So we have lost Seamus Heaney, and that’s a loss indeed. He was very good at Being A Poet, but more to the point, and the two don’t always go together, he was also very good at being a poet. It’s hard to pick out a single poem to represent him from so accomplished an oeuvre, but I have always felt that this one shows his Dantesque intensity of vision coupled with an empathy not always so characteristic of the great Italian.
Limbo
Fishermen at Ballyshannon
Netted an infant last night
Along with the salmon.
An illegitimate spawning,
A small one thrown back
To the waters.

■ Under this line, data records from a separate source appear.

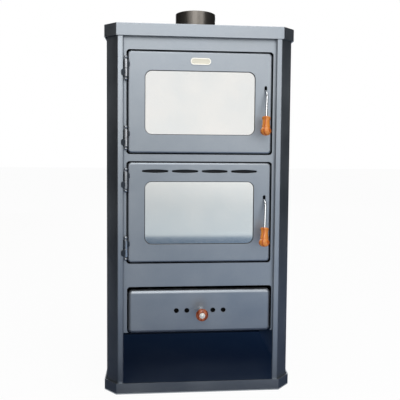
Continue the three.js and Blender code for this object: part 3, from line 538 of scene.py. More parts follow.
finishOf = {
    "stove_paint": stovePaint, "hinge_steel": hingeSteel, "flue_paint": fluePaint,
    "inner_steel": innerSteel, "cast_iron": castIron, "bright_steel": brightSteel,
    "zinc_steel": zincSteel, "fireclay": fireclay, "stove_glass": stoveGlass,
    "rope_seal": ropeSeal, "badge_metal": badgeMetal,
}
slotOf = {entry["node"]: entry["material_slot"] for entry in frame["record"]["subparts"]}
print("materials made")


def paint(piece, material):
    piece.data.materials.clear()
    piece.data.materials.append(material)
    return piece


def addDetail(piece, node, material=None):  # rides with a node, in its slot or a named one
    tidySelection()
    if material:
        paint(piece, material)
    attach(piece, nodes[node]["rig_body"])
    return piece


def finishPiece(piece, node, material=None):  # also takes the CAD node's place
    addDetail(piece, node, material)
    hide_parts(node)
    return piece


# ---- body: plinth, hob plate, folded sides, front plate, flue collar

bodyShape = {"plateCorner": 36, "plateFold": 1.5, "foldRadius": 2.2, "sheet": 3, "plateEdge": 1.6,
             "stripInner": 214.8, "stripRear": -215.3, "stripFront": -226.5, "bodyChamfer": 34.3,
             "rearFlange": 19, "flueY": 45, "flueHole": 65.3, "openingRadius": 9,
             "openings": [(-207, 207, 682.9, 974.5), (-207, 207, 371.7, 663.3), (-204.8, 211.2, 171.2, 305)]}


def cornerCutBlock(name, low, high):
    block = startBlock(name, low, high)
    pickEdges(block, lambda a, b: upright(a, b) and a.y < 0)
    roundPicked(bodyShape["plateCorner"], 1)
    return block


def makePlinth():
    tray = cornerCutBlock("plinth_tray", *limits("plinth"))
    pickFaces(tray, lambda n: n.z > 0.9)
    bpy.ops.mesh.delete(type="FACE")
    pickEdges(tray, upright)
    roundPicked(bodyShape["plateFold"], 3)
    modify(tray, "SOLIDIFY", thickness=bodyShape["sheet"] * mm, offset=-1, use_even_offset=True)
    soften(tray, 0.7, 3)
    finishPiece(tray, "plinth", stovePaint)


def makeHobPlate():
    low, high = limits("top_plate")
    cap = cornerCutBlock("hob_plate", low, high)
    pickEdges(cap, upright)
    roundPicked(bodyShape["plateFold"], 3)
    pickEdges(cap, lambda a, b: a.z > high[2] - 1 and b.z > high[2] - 1)
    roundPicked(bodyShape["plateEdge"], 4)
    pickFaces(cap, lambda n: n.z < -0.9)
    bpy.ops.mesh.delete(type="FACE")
    modify(cap, "SOLIDIFY", thickness=bodyShape["sheet"] * mm, offset=-1, use_even_offset=True)
    tidySelection()
    bpy.ops.mesh.primitive_cylinder_add(vertices=96, radius=bodyShape["flueHole"] * mm, depth=40 * mm,
                                        location=(0, bodyShape["flueY"] * mm, 1040 * mm))
    cutAway(cap, bpy.context.object)
    soften(cap, 0.4, 2)
    finishPiece(cap, "top_plate", stovePaint)


def makeSidePanels():
    shape = bodyShape
    low, high = limits("side_panel_right")
    half, rear = high[0], high[1]
    path = [(shape["stripInner"], shape["stripRear"]), (shape["stripInner"], shape["stripFront"]),
            (half - shape["bodyChamfer"], shape["stripFront"]),
            (half, shape["stripFront"] + shape["bodyChamfer"]), (half, rear),
            (half - shape["rearFlange"], rear)]
    tidySelection()
    bpy.ops.mesh.primitive_plane_add(size=1, location=(0, 0, 0))
    panel = bpy.context.object
    panel.name = "side_sheet_right"
    # The plane is stood up as the first fold, then one upright edge is drawn along the others.
    (x0, y0), (x1, y1) = path[:2]
    corners = [(x0, y0, low[2]), (x1, y1, low[2]), (x0, y0, high[2]), (x1, y1, high[2])]
    for vertex, corner in zip(panel.data.vertices, corners):
        vertex.co = [v * mm for v in corner]
    end = path[1]
    for following in path[2:]:
        pickEdges(panel, lambda a, b: near(a.x, end[0]) and near(b.x, end[0])
                  and near(a.y, end[1]) and near(b.y, end[1]))
        step = ((following[0] - end[0]) * mm, (following[1] - end[1]) * mm, 0)
        bpy.ops.mesh.extrude_region_move(TRANSFORM_OT_translate={"value": step})
        leaveEdit()
        end = following
    pickEdges(panel, lambda a, b: upright(a, b) and any(near(a.x, x) and near(a.y, y)
                                                       for x, y in path[1:-1]))
    roundPicked(shape["foldRadius"], 4)
    faceOutward(panel)
    outward = max(panel.data.polygons, key=lambda f: f.area)
    if outward.normal.x < 0:
        edit(panel)
        bpy.ops.mesh.select_all(action="SELECT")
        bpy.ops.mesh.flip_normals()
        leaveEdit()
    modify(panel, "SOLIDIFY", thickness=shape["sheet"] * mm, offset=-1, use_even_offset=True)
    soften(panel, 0.4, 2, angle=60)
    other = duplicateMoved(panel, "side_sheet_left", mirrored=True)
    finishPiece(panel, "side_panel_right", stovePaint)
    finishPiece(other, "side_panel_left", stovePaint)


def makeFrontPlate():
    low, high = limits("front_plate")
    plate = startBlock("front_sheet", low, high)
    tools = [frontSlab("opening", (x0, x1), (low[1] - 5, high[1] + 5), (z0, z1), bodyShape["openingRadius"])
             for x0, x1, z0, z1 in bodyShape["openings"]]
    cutAway(plate, *tools)
    soften(plate, 0.6, 2)
    finishPiece(plate, "front_plate", stovePaint)


collarShape = {"outer": 65, "wall": 2.5, "flange": 11, "flangeSheet": 4, "weld": 1, "lip": 0.8}


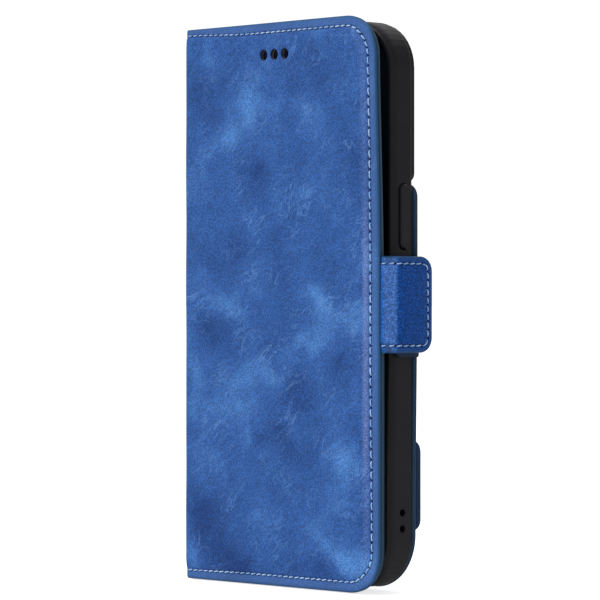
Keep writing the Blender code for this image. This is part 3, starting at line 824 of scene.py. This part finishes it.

But I’m sure
As she stood in the shallows
Ducking him tenderly
Till the frozen knobs of her wrists
Were dead as the gravel,
He was a minnow with hooks
Tearing her open.
She waded in under
The sign of her cross.
He was hauled in with the fish.
Now limbo will be
A cold glitter of souls
Through some far briny zone.
Even Christ’s palms, unhealed,
Smart and cannot fish there.
Seamus Heaney
“… she stood in the shallows / Ducking him tenderly …”. The action resembles baptism. Here’s a definition of baptism: “the Christian religious rite of sprinkling water on to a person’s forehead or of immersing them in water, symbolizing purification or regeneration and admission to the Christian Church. In many denominations, baptism is performed on young children and is accompanied by name-giving”.